··· Data extract
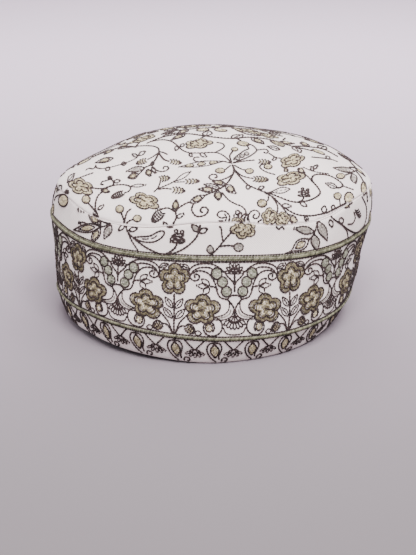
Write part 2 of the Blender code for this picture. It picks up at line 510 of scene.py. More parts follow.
def smoothRoute(points, step=0.5):
    # a soft curve through given points
    chosen = np.array(points, float)
    ring = np.vstack([2 * chosen[0] - chosen[1], chosen, 2 * chosen[-1] - chosen[-2]])
    curve = []
    for i in range(1, len(ring) - 2):
        a, b, c, d = ring[i - 1 : i + 3]
        count = max(2, math.ceil(np.linalg.norm(c - b) / step))
        t = (np.arange(count) / count)[:, None]
        bend = (2 * a - 5 * b + 4 * c - d) * t**2 + (3 * b - a - 3 * c + d) * t**3
        curve.append(0.5 * (2 * b + (c - a) * t + bend))
    curve.append(ring[-2:-1])
    return np.vstack(curve)


# motifs: each gives (thread role, stitch kind, points) in the units of its chart

def alongAxis(base, tip, shape):
    # shape holds (share of the length, offset as a share of the length)
    base, tip = np.array(base, float), np.array(tip, float)
    axis = tip - base
    side = np.array([-axis[1], axis[0]])
    shape = np.array(shape)
    return base + shape[:, :1] * axis + shape[:, 1:] * side


def leafOutline(base, tip, width, fullest=0.45, points=18):
    length = max(1e-6, math.dist(base, tip))
    half = width / 2 / length
    power = math.log(0.5) / math.log(fullest)
    share = np.linspace(0, 1, points)
    bulge = half * np.sin(np.pi * share**power) ** 1.1
    there = np.stack([share, bulge], -1)
    back = np.stack([share[::-1], -bulge[::-1]], -1)[1:]
    return alongAxis(base, tip, np.vstack([there, back]))


def leaned(centre, flat, tilt):
    lean = math.radians(tilt)
    spin = np.array([[math.cos(lean), math.sin(lean)], [-math.sin(lean), math.cos(lean)]])
    return np.array(centre) + flat @ spin


def ovalOutline(centre, width, height, tilt=0.0, points=20):
    turn = np.linspace(0, 2 * np.pi, points + 1)
    return leaned(centre, np.stack([width / 2 * np.cos(turn), height / 2 * np.sin(turn)], -1), tilt)


def flowerOutline(centre, width, height, stem, tilt=0.0, depth=0.36, lobes=5, points=90):
    # lobed ring; stem is the direction in degrees of the notch where the stem comes in
    turn = np.linspace(0, 2 * np.pi, points + 1)
    firstLobe = math.radians(stem + 180 / lobes)
    crest = np.abs(np.cos(lobes / 2 * (turn - firstLobe))) ** 0.6
    uneven = 1 + 0.05 * np.sin(2 * turn + stem) + 0.03 * np.sin(3 * turn + 2 * stem)
    reach = (1 - depth + depth * crest) * uneven
    flat = np.stack([width / 2 * reach * np.cos(turn), height / 2 * reach * np.sin(turn)], -1)
    return leaned(centre, flat, tilt)


def fillRows(outline, first, last, rows):
    # the outline again and again, smaller, as rows of filling
    middle = outline.mean(0)
    return [middle + (outline - middle) * share for share in np.linspace(first, last, rows)]


def lineMotif(points, kind="stem", role="outline"):
    return [(role, kind, smoothRoute(points))]


def leafMotif(base, tip, width, filling=None, kind="line"):
    outline = leafOutline(base, tip, width)
    made = [("outline", kind, outline)]
    if filling == "vein":
        made.append(("outline", "fine", alongAxis(base, tip, [(0.18, 0), (0.5, 0.02), (0.74, 0)])))
    elif filling == "pale":
        made += [("pale", "fine", row) for row in fillRows(outline, 0.55, 0.25, 2)]
    elif filling == "core":
        made.append(("outline", "fine", fillRows(outline, 0.60, 0.60, 1)[0]))
        made += [("core", "fill", row) for row in fillRows(outline, 0.36, 0.12, 2)]
    elif filling:
        made += [(filling, "fill", row) for row in fillRows(outline, 0.66, 0.15, 3)]
    return made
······
Task instructions :: Produce the lines from the top of the listing through the "return base +" line exactly as they appear, with no additional output.

Finished answer ::
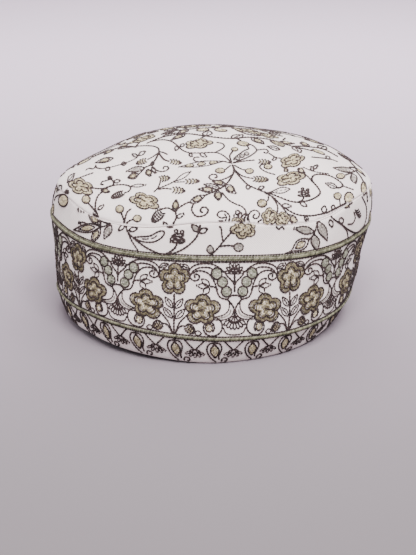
Write part 2 of the Blender code for this picture. It picks up at line 510 of scene.py. More parts follow.
def smoothRoute(points, step=0.5):
    # a soft curve through given points
    chosen = np.array(points, float)
    ring = np.vstack([2 * chosen[0] - chosen[1], chosen, 2 * chosen[-1] - chosen[-2]])
    curve = []
    for i in range(1, len(ring) - 2):
        a, b, c, d = ring[i - 1 : i + 3]
        count = max(2, math.ceil(np.linalg.norm(c - b) / step))
        t = (np.arange(count) / count)[:, None]
        bend = (2 * a - 5 * b + 4 * c - d) * t**2 + (3 * b - a - 3 * c + d) * t**3
        curve.append(0.5 * (2 * b + (c - a) * t + bend))
    curve.append(ring[-2:-1])
    return np.vstack(curve)


# motifs: each gives (thread role, stitch kind, points) in the units of its chart

def alongAxis(base, tip, shape):
    # shape holds (share of the length, offset as a share of the length)
    base, tip = np.array(base, float), np.array(tip, float)
    axis = tip - base
    side = np.array([-axis[1], axis[0]])
    shape = np.array(shape)
    return base + shape[:, :1] * axis + shape[:, 1:] * side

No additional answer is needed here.